Explaining the principles of vaccination
16 February 2021


A vaccination.


This week COVID-19 vaccines are going under our microscope; we’ll hear how the different vaccines work, how they have been tested and what 90% or 70% efficacy actually means, how scientists know whether they work against viral variants or not, and whether vaccination passports are on the cards in future...But first, how do vaccines actually work? Katie Haylor explains...

Katie - Vaccines work by showing the immune system what a foreign invader looks like before we meet it for real. This enables us to build an immune response, made up of white blood cells, called T cells, that can recognise and kill-off cells harbouring viruses, and sticky molecules called antibodies that can glue themselves to critical parts of infectious organisms, preventing them from causing further trouble. To make this happen, the body needs to be exposed to either the whole virus or bacterium, or to some of the critical pieces that make that infection tick.

It takes about 2-3 weeks after vaccination for the response to begin to develop.
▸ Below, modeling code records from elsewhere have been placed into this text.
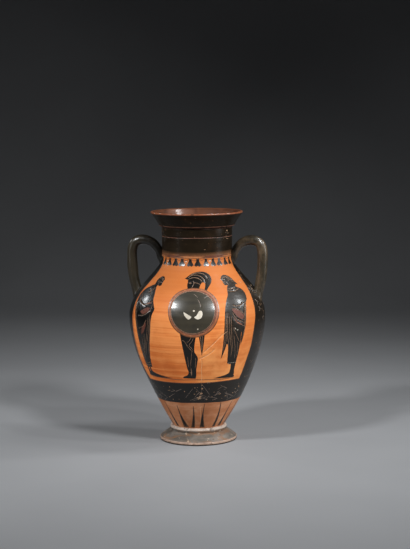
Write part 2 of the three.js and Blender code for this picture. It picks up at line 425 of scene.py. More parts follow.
def draw_rays():
    """Rays drawn with a loaded brush, broad at the foot and drawn out thin to the black band."""
    rng = random.Random(21)
    base, top = arc_at(RAY_BASE_Z), arc_at(BAND_LOW_Z)
    front = ((-61, -65, 1.3), (-40.5, -45.5, 1.7), (-17, -22.5, 3.1), (-2.5, 2.2, 1.9))
    front += ((17, 17.7, 2.8), (43, 40.7, 1.6), (58.5, 61, 2.1), (78, 80, 1.8))
    rays = list(front)
    for i in range(RAY_COUNT - len(front)):
        middle = 97 + i * 17.6 + rng.uniform(-2.5, 2.5)
        rays.append((middle, middle + rng.uniform(-5, 5), rng.uniform(1.4, 2.6)))
    for low_deg, high_deg, half in rays:
        height = (top - base) * rng.choice((0.99, 0.97, 0.93, 0.88, 0.99))
        sway = rng.uniform(-1.5, 1.5)
        blunt = rng.uniform(0.9, 1.9)
        wall = on_wall(0, base)
        sides = {-1: [], 1: []}
        for side in sides:
            for share in (0, 0.12, 0.3, 0.45, 0.6, 0.8, 1):
                narrow = 0.4 + half * max(0.0, 1 - share) ** blunt
                middle = math.radians(mix(low_deg, high_deg, share))
                across = middle * radius_at(base + share * height)
                across += sway * math.sin(math.pi * share) + side * narrow
                sides[side].append((across, share * height))
        left, right = sides[-1], sides[1]
        line = [left[0]] + left + [left[-1], right[-1]] + right[::-1] + [right[0]]
        drawing.area("ray_brown", wall(smooth(line, closed=True)))
        middle = [(mix(a[0], b[0], 0.5), a[1]) for a, b in zip(left, right)]
        core = ribbon(smooth(middle[:5]), half * 0.7)
        drawing.area("black_gloss", wall(np.vstack([core[0], core[1][::-1]])))


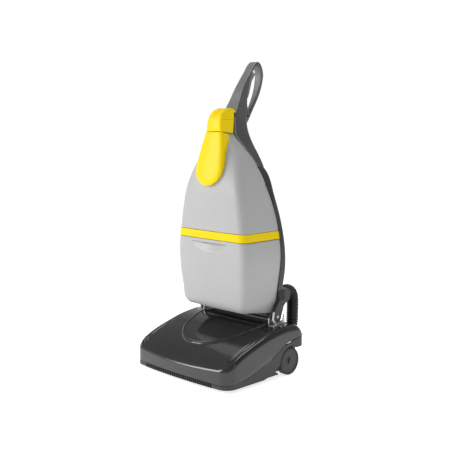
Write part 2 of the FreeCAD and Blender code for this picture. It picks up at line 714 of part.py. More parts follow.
def bin_cheek(side):
    """Low side wall under the bin, deeper to the rear."""
    base, half = size("shell_base"), STATIONS[0][1] * size("body_width") / 2
    outline = [(-40, base + 2), (-40, base), (60, base - 18), (60, base + 2)]
    low, high = sorted((side * (half - 3), side * half))
    return prism_x(outline, low, high)


def grip_pocket(grow):
    """The hand recess: flat top, round below, its floor sloping out to nothing at the bottom."""
    half, high, low = size("grip_half"), size("grip_top"), size("grip_low")
    drop = high - low
    r = (half * half + drop * drop) / (2 * drop)
    face_y = station_value(high, 3) - station_value(high, 5)
    deep = size("grip_deep") + grow
    round_ = Part.makeCylinder(r + grow, deep + 20, Vector(0, face_y - 20, low + r), Vector(0, 1, 0))
    slope = prism_x([(face_y - 40, low - 4), (face_y + grow, low - 4), (face_y + deep, high),
                     (face_y + deep, high + grow), (face_y - 40, high + grow)], -300, 300)
    return round_.common(slope)


def make_band():
    low, high = size("band_base"), size("band_top")
    ring = body_form(1).cut(body_form(-4)).common(slab(low, high - 0.5))
    ring = ring.cut(Part.makeBox(900, 300, 200, Vector(-450, station_value(high, 2) - 1, low - 50)))
    node(solid("band_form", ring), "yellow_band")


def make_upper_shell():
    low, high = size("band_top"), size("shell_crown") + 20
    shell = body_form(0).cut(body_form(-size("shell_wall"))).common(slab(low, high))
    z0, z1 = size("door_pivot_z") + 30, size("shell_crown") - 38
    door = Part.makeBox(64, 60, z1 - z0, Vector(-32, station_value(z0, 3) - 30, z0))
    node(solid("upper_shell_form", shell.cut(door)), "upper_shell")


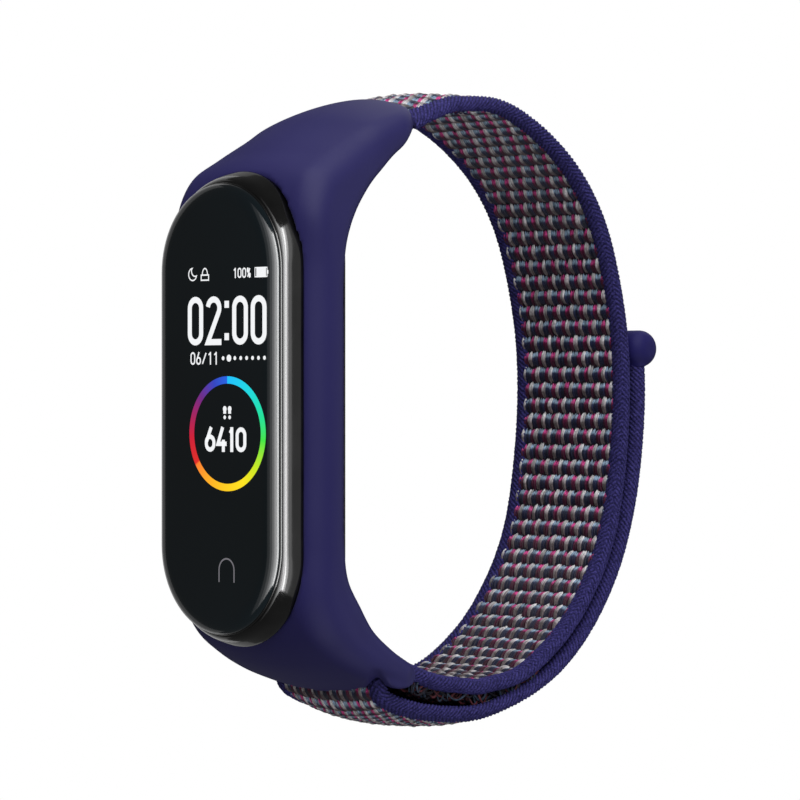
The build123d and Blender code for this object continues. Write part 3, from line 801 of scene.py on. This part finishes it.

The immune system also stores the instructions for how to make this response in a population of “memory cells”. These are very long lived, so if we encounter the same threat again at some later time we can often use this memory to rapidly mobilise the same effective response. Crucially though, this time, it happens much faster, so we get on top of the infection before it gets on top of us. This is the “immunity” that we get from a vaccine. But like anything that activates the immune system, vaccines can sometimes produce side effects similar to the infection itself. Chills, headaches and muscle aches sometimes happen, but these are almost always mild and short-lived.